Anyone who knows the Park Cities will understand that the suspension of these books wasn’t driven so much by provincialism as by conservatism. It makes sense that a concerted faction of people in my mostly white home town would want to foreclose conversations about race and empire (goodbye “Solomon,” goodbye “Diary,” goodbye “Siddhartha”). The community does not want to talk about sex, abortion, or prostitutes, since it is largely pro-life and pro-abstinence (goodbye “Glass Castle,” goodbye to all the Katherines, goodbye “Siddhartha,” again). You should probably skip exposing your children to an investigation of the structural conditions that drive poverty and homelessness if you’re living in a ten-million-dollar home, and there are many of those where I come from, and many families who head enormous oil and real-estate companies. The Dallas Morning News reported that parents were concerned about books containing “anti-capitalist sentiment,” which is, again, unsurprising: in the state-mandated curriculum for Texas public schools, exposure to what is called the free enterprise system begins in kindergarten.

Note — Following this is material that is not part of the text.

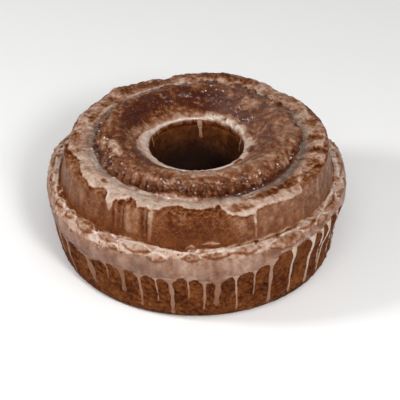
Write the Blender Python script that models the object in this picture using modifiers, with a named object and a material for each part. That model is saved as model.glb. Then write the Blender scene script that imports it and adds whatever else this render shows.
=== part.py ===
"""A glazed pudding cake baked as a ring: a craggy crown round the hole, a flat shoulder, a smooth
drum, a flange with crust flakes and a wall that narrows to the flat base. One solid, in metres, +Z up,
with the origin on the hole's axis at the base."""

import math
import random

import bmesh
import bpy
from mathutils import Vector, noise

# Driving dimensions
CAKE_RADIUS = 0.0955
CAKE_HEIGHT = 0.0840
HOLE_RADIUS = 0.0285
BASE_RADIUS = 0.0825
CROWN_RADIUS = 0.0650
DRUM_RADIUS = 0.0838
FLANGE_HEIGHT = 0.0410
SHOULDER_HEIGHT = 0.0755

# Fineness of the solid: the outline's spans where the crust is craggy, gently uneven and smooth
TURN_STEPS = 128
CRAGGY_SPAN, UNEVEN_SPAN, SMOOTH_SPAN = 0.0035, 0.0060, 0.0180
CRAGGY = 0.0005

# The crumb's crags
KNOB_SIZE = 0.0100
KNOB_REACH = 1.25
KNOB_MEAN = 0.38
WAVE_SIZE = 0.030
WARP_SIZE = 0.012
WARP_REACH = 0.003

# Crust flakes that stand on the flange, besides those of FLAKES
FLAKE_SEED = 7
MORE_FLAKES = 22
MORE_FLAKES_FROM, MORE_FLAKES_TO = -30.0, 212.0

MM = 0.001


def key_points():
    """The outline's own points, from the base up the hole, over the crown and down the outside.
    Each is a name, its radius and height, and how far knobs and waves lift the crust there."""
    top, rim = CAKE_HEIGHT, SHOULDER_HEIGHT
    flange, nose = FLANGE_HEIGHT, CAKE_RADIUS
    return [
        ("hole_foot", HOLE_RADIUS + 2 * MM, 0, 0, 0),
        ("hole_low", HOLE_RADIUS, 2.5 * MM, 0, 0),
        ("hole_high", HOLE_RADIUS + 0.3 * MM, top - 16 * MM, 0, 0.3 * MM),
        ("lip", HOLE_RADIUS + 1.7 * MM, top - 10.5 * MM, 0, 0.3 * MM),
        ("dish", HOLE_RADIUS + 9 * MM, top - 7.8 * MM, 0.1 * MM, 0.3 * MM),
        ("crown_in", CROWN_RADIUS - 20 * MM, top - 2.9 * MM, 1.6 * MM, 0.6 * MM),
        ("crown_top", CROWN_RADIUS - 13 * MM, top - 0.6 * MM, 2.2 * MM, 0.8 * MM),
        ("crown_out", CROWN_RADIUS - 5 * MM, top - 2.0 * MM, 3.0 * MM, 1.0 * MM),
        ("crown_edge", CROWN_RADIUS + 0.6 * MM, top - 5.4 * MM, 2.8 * MM, 1.4 * MM),
        ("undercut", CROWN_RADIUS + 0.1 * MM, rim - 0.4 * MM, 1.2 * MM, 0.8 * MM),
        ("groove", CROWN_RADIUS + 1.5 * MM, rim - 2.2 * MM, 0, 0.3 * MM),
        ("shoulder_in", CROWN_RADIUS + 5 * MM, rim - 0.8 * MM, 0.6 * MM, 0.5 * MM),
        ("shoulder", DRUM_RADIUS - 7 * MM, rim, 0.8 * MM, 0.8 * MM),
        ("rim", DRUM_RADIUS - 1.4 * MM, rim - 1.0 * MM, 0.6 * MM, 0.6 * MM),
        ("drum_top", DRUM_RADIUS, rim - 3.6 * MM, 0.3 * MM, 0.4 * MM),
        ("drum_foot", DRUM_RADIUS + 2.6 * MM, flange + 13.4 * MM, 0.2 * MM, 0.4 * MM),
        ("flange_in", DRUM_RADIUS + 4.4 * MM, flange + 11.6 * MM, 0.6 * MM, 0.3 * MM),
        ("flange_out", nose - 3.4 * MM, flange + 9.4 * MM, 0.5 * MM, 0.3 * MM),
        ("nose_top", nose - 0.9 * MM, flange + 5 * MM, 0.2 * MM, 0.3 * MM),
        ("nose", nose, flange, 0.2 * MM, 0.3 * MM),
        ("nose_low", nose - 1.2 * MM, flange - 5.5 * MM, 0.1 * MM, 0.3 * MM),
        ("wall_high", nose - 2.8 * MM, flange - 11 * MM, 0.1 * MM, 0.4 * MM),
        ("wall_low", BASE_RADIUS + 7 * MM, 13 * MM, 0.1 * MM, 0.4 * MM),
        ("foot", BASE_RADIUS + 4 * MM, 3.5 * MM, 0, 0.1 * MM),
        ("base", BASE_RADIUS, 0, 0, 0),
    ]


# Single lumps and dents: angle in degrees, the key point they sit at and how far past it they lie,
# then half length round the ring, half width across it and rise, in millimetres
LUMPS = [
    (73, "rim", -2, 22, 7, 2.2),
    (50, "rim", 0, 7, 6, -1.6),
    (107, "rim", 0, 8, 6, -2.0),
    (127, "rim", 0, 6, 5, 1.4),
    (-146, "shoulder_in", 3, 6, 5, 1.9),
    (-121, "drum_top", 7, 4.5, 7, -1.8),
    (-114, "drum_top", 8, 4, 7, 1.2),
    (-110.5, "drum_top", 9, 1.6, 8, -1.2),
    (-66, "drum_top", 8, 1.4, 9, 1.0),
    (-47, "crown_edge", 0, 5, 4, 1.6),
    (-162, "crown_edge", 0, 5, 4, -2.4),
    (-30, "dish", 3, 4, 2.5, 1.4),
    (-2, "dish", 1, 4, 2, 1.2),
    (77, "dish", 5, 5, 3, 1.5),
]

# Flakes on the flange, seen from the front: angle, half length and rise in degrees and millimetres
FLAKES = [
    (-141, 7, 1.7),
    (-129, 6, 1.8),
    (-115, 5, 1.4),
    (-104, 7, 1.6),
    (-92, 4, 2.0),
    (-83, 6, 1.3),
    (-68, 6, 1.7),
    (-53, 9, 2.2),
    (-40, 6, 1.6),
]
FLAKE_HALF_WIDTH = 2.8


def clear_scene():
    for obj in list(bpy.data.objects):
        bpy.data.objects.remove(obj, do_unlink=True)


def span_between(a, b):
    """The length of the spans that draw the outline from one key point to the next."""
    knob, wave = max(a[2], b[2]), max(a[3], b[3])
    if knob >= CRAGGY:
        return CRAGGY_SPAN
    return UNEVEN_SPAN if min(a[3], b[3]) > 0 or knob > 0 < wave else SMOOTH_SPAN


def curve_through(points):
    """A Catmull-Rom curve through the key points, with the four numbers of each blended alike.
    Returns the samples and, for each key point's name, how far along the curve it lies."""
    rows = [p[1:] for p in points]
    samples, places, travelled = [], {points[0][0]: 0.0}, 0.0
    for i in range(len(rows) - 1):
        before, a, b, after = (
            rows[max(i - 1, 0)],
            rows[i],
            rows[i + 1],
            rows[min(i + 2, len(rows) - 1)],
        )
        length = math.dist(a[:2], b[:2])
        spans = max(1, round(length / span_between(a, b)))
        for step in range(spans):
            t = step / spans
            samples.append(
                [
                    0.5
                    * (
                        2 * q
                        + (r - p) * t
                        + (2 * p - 5 * q + 4 * r - s) * t**2
                        + (3 * q - p - 3 * r + s) * t**3
                    )
                    for p, q, r, s in zip(before, a, b, after)
                ]
            )
        travelled += length
        places[points[i + 1][0]] = travelled
    samples.append(list(rows[-1]))
    return samples, places


def stations(samples):
    """For each sample of the outline: how far along it lies, and the outward normal there."""
    along, total = [0.0], 0.0
    for a, b in zip(samples, samples[1:]):
        total += math.dist(a[:2], b[:2])
        along.append(total)
    normals = []
    for i in range(len(samples)):
        a, b = samples[max(i - 1, 0)], samples[min(i + 1, len(samples) - 1)]
        run, rise = b[0] - a[0], b[1] - a[1]
        length = math.hypot(run, rise)
        normals.append((-rise / length, run / length))
    return along, normals


def turned_ring(samples):
    """The outline turned round the hole's axis, as a mesh."""
    profile = bpy.data.meshes.new("outline")
    profile.from_pydata(
        [(r, 0, z) for r, z, _, _ in samples],
        [(i, (i + 1) % len(samples)) for i in range(len(samples))],
        [],
    )
    guide = bpy.data.objects.new("outline", profile)
    bpy.context.scene.collection.objects.link(guide)
    screw = guide.modifiers.new("turn", "SCREW")
    screw.axis = "Z"
    screw.angle = math.tau
    screw.steps = screw.render_steps = TURN_STEPS
    screw.use_merge_vertices = True
    screw.merge_threshold = 0.00001
    graph = bpy.context.evaluated_depsgraph_get()
    ring = bpy.data.meshes.new_from_object(guide.evaluated_get(graph))
    bpy.data.objects.remove(guide, do_unlink=True)
    return ring


def knobs(place):
    """Rounded crags of the broken crust, from about -0.4 to 0.6."""
    warp = noise.noise_vector(place / WARP_SIZE) * WARP_REACH
    nearest = noise.voronoi((place + warp) / KNOB_SIZE)[0][0]
    bump = max(0.0, 1 - (nearest * KNOB_REACH) ** 2)
    return bump - KNOB_MEAN


def all_flakes():
    """The flakes of FLAKES, and as many like them round the rest of the flange."""
    draw = random.Random(FLAKE_SEED)
    flakes = list(FLAKES)
    step = (MORE_FLAKES_TO - MORE_FLAKES_FROM) / MORE_FLAKES
    for i in range(MORE_FLAKES):
        angle = MORE_FLAKES_FROM + step * (i + draw.uniform(0.2, 0.8))
        flakes.append((angle, draw.uniform(4, 7.5), draw.uniform(1.0, 1.9)))
    return flakes


def lumps(places):
    """Every single lump, dent and flake as angle, place along the outline, half sizes and rise."""
    found = [
        (math.radians(angle), places[key] + past * MM, long * MM, wide * MM, rise * MM)
        for angle, key, past, long, wide, rise in LUMPS
    ]
    middle = places["flange_out"]
    for angle, half_length, rise in all_flakes():
        found.append(
            (
                math.radians(angle),
                middle,
                half_length * MM,
                FLAKE_HALF_WIDTH * MM,
                rise * MM,
            )
        )
    return found


def lift_by_lumps(angle, radius, along, found):
    """How far the single lumps lift the crust at this angle and place along the outline."""
    lift = 0.0
    for at, place, half_length, half_width, rise in found:
        turn = (angle - at + math.pi) % math.tau - math.pi
        spread = (turn * radius / half_length) ** 2 + (
            (along - place) / half_width
        ) ** 2
        lift += rise * math.exp(-spread)
    return lift


def add_crust(ring, samples, places):
    """Moves each point of the turned ring along its normal by the crags, waves and lumps there."""
    along, normals = stations(samples)
    found = lumps(places)
    mesh = bmesh.new()
    mesh.from_mesh(ring)
    for vertex in mesh.verts:
        radius, angle = (
            math.hypot(vertex.co.x, vertex.co.y),
            math.atan2(vertex.co.y, vertex.co.x),
        )
        i = min(
            range(len(samples)),
            key=lambda j: math.dist((radius, vertex.co.z), samples[j][:2]),
        )
        knob, wave = samples[i][2:]
        if samples[i][1] <= 0:
            continue
        lift = knob * knobs(vertex.co) + wave * noise.noise(vertex.co / WAVE_SIZE)
        lift += lift_by_lumps(angle, radius, along[i], found)
        outward, upward = normals[i]
        vertex.co += lift * Vector(
            (outward * math.cos(angle), outward * math.sin(angle), upward)
        )
    mesh.to_mesh(ring)
    mesh.free()


def glazed_crust():
    material = bpy.data.materials.new("glazed_crust")
    material.use_nodes = True
    shader = material.node_tree.nodes["Principled BSDF"]
    shader.inputs["Base Color"].default_value = (0.20, 0.085, 0.045, 1)
    shader.inputs["Roughness"].default_value = 0.35
    shader.inputs["Metallic"].default_value = 0.0
    return material


def main():
    clear_scene()
    samples, places = curve_through(key_points())
    ring = turned_ring(samples)
    add_crust(ring, samples, places)
    ring.name = "cake"
    ring.materials.append(glazed_crust())
    ring.shade_smooth()
    food = bpy.data.collections.new("pudding_cake")
    bpy.context.scene.collection.children.link(food)
    food.objects.link(bpy.data.objects.new("cake", ring))


main()
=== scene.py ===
"""Looks of the glazed ring cake: a craggy crown round the hole, a glaze coat over shoulder, drum and
flange, a bare porous wall with drips, and chips of crust. Lengths are in millimetres up to the meshes."""

import math
import random

import bmesh
import bpy
import numpy as np
from mathutils import Matrix, Vector, noise


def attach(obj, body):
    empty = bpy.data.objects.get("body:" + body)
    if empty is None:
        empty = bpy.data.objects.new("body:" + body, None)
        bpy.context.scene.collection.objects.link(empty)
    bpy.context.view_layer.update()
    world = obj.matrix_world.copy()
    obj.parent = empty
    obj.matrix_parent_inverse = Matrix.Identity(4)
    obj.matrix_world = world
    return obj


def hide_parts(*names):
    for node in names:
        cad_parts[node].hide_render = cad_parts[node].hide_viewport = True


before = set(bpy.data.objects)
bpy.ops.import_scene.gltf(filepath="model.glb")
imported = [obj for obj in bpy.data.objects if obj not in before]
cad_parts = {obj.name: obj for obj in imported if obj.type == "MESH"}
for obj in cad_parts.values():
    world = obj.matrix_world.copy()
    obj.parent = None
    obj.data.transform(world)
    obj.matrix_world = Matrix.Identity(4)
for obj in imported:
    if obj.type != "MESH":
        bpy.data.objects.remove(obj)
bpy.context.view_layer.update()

MM = 0.001

# Without a fixed seed, noise_vector gives other values on every run
WARP_SEED = 5
noise.seed_set(WARP_SEED)

# The cake's driving sizes
CAKE_RADIUS = 95.5
CAKE_HEIGHT = 84.0
HOLE_RADIUS = 28.5
BASE_RADIUS = 82.5
CROWN_RADIUS = 65.0
DRUM_RADIUS = 83.8
FLANGE_HEIGHT = 41.0
SHOULDER_HEIGHT = 75.5

# The crags of the solid, which the finer ones here are added to
KNOB_SIZE = 10.0
KNOB_REACH = 1.25
KNOB_MEAN = 0.38
WAVE_SIZE = 30.0
WARP_SIZE = 12.0
WARP_REACH = 3.0

# How quickly glaze turns pale as it gets thicker, and how softly it ends
PALE_AT = 0.55
FILM_EDGE = 0.10

# How many points there are round the bare wall and the hole
CRUMB_COLUMNS = 720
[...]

Parents also raised objections to obscenity and age-inappropriate material, and they seem to have held most tightly to that concern. One book is still contested—the most banal of the lot—precisely because it contains descriptions of sex that parents feel are unsuitable for tenth graders. “The Art of Racing in the Rain,” by Garth Stein, is a Times best-seller narrated by a dog who sometimes recalls what a human reader would recognize as intercourse between the dog’s owner and his wife. You can read much more explicit things in the Biblical Song of Solomon. Parents argue that no teacher should force students to talk about sex in relation to themselves, which is true. But why would students have to talk about their own sexuality because a book contains a sex scene? If such discussions do arise, the fault is not the book’s but the teacher’s. And what about the idea, defended by decades of feminists, that literature that encompasses sex helps us to talk about sexism? Even a book such as Flaubert’s oft-banned “Madame Bovary”—in which the most obvious moral seems to be that curious women deserve unhappiness—raises important questions about women, desire, and freedom.
My own story provides some evidence of how books can expand the horizons of a kid growing up somewhere like Highland Park. As a young woman with desires for things that I’d read about but couldn’t find in my home town—including what felt like non-negotiable forms of social and economic justice—I stayed away from the Park Cities during and after college. I refrained, too, from talking about where I came from, because it embarrassed me. I could see only that I came from homogeneity; I was terrified I would be rejected from the new life I’d stumbled into, a life that was richer and more complex. But I should have been more honest. I never would have known to be embarrassed had I not gone to world-class public schools where I read whatever I wanted. Books were there, and they had taught me to value difference.
Literary luminaries regularly showed up at our high school’s annual literary festival. In 2003, it was George Plimpton. Foppish and raffiné, his every gesture sketched out for me a strange, sophisticated world maybe not so far beyond the limits of the one I knew. (This year, Jeanette Walls, the author of “The Glass Castle,” will speak at that same festival—she was invited several months ago. One can only imagine her bafflement when she learned of her book’s suspension.) From a little podium in the middle of the gymnasium, Plimpton told us about participatory journalism and how he had immersed himself in lives much different from his. I found what he had to say moving, and joyful.
Now I study and teach literature at Harvard, Plimpton’s alma mater, and I see some of my own students struggle not to express hatred or shame in the face of lives and values different from their own. When asked to read about the experience of immigrants or the white poor, students from affluent families often stammer and avoid addressing their peers directly. Their peers, in turn, often don’t take them seriously. Part of being a student is learning how to advocate for your beliefs by writing and speaking about them calmly and impersonally. This includes intensely personal matters like race, religion, sex, love, death and evil. At the very least, thinking adults must be able to say why they don’t believe in discussing their personal opinions on those topics. Preventing students from reading about issues that make them uncomfortable only deepens their discomfort when they are forced to face those issues.
The Highland Park Independent School District, and all the other American institutions that still censor books, grapple with a set of very old and perhaps unanswerable questions: What is art, anyway? Must it be good for us? Do we accept a character’s moral flaws if we read about them? Must we experience everything an author puts into a book, or can we skip the things that disturb us or with which we disagree? On one side of the cultural divide, the pro-books side, our answers align against moralistic messages, against utility, against excisions of any kind. We feel that, while art is so powerful it can change lives, it is also so fragile and precious that it badly needs our protection. But there are other answers to these old questions—new perspectives that literary culture allows us to access. The talking dog from Garth Stein’s novel says, “I learn about other cultures and other ways of life, and then I start thinking about my own place in the world and what makes sense and what doesn’t.” That’s exactly the kind of openness that I want to teach, and exactly what I learned in the place where I grew up.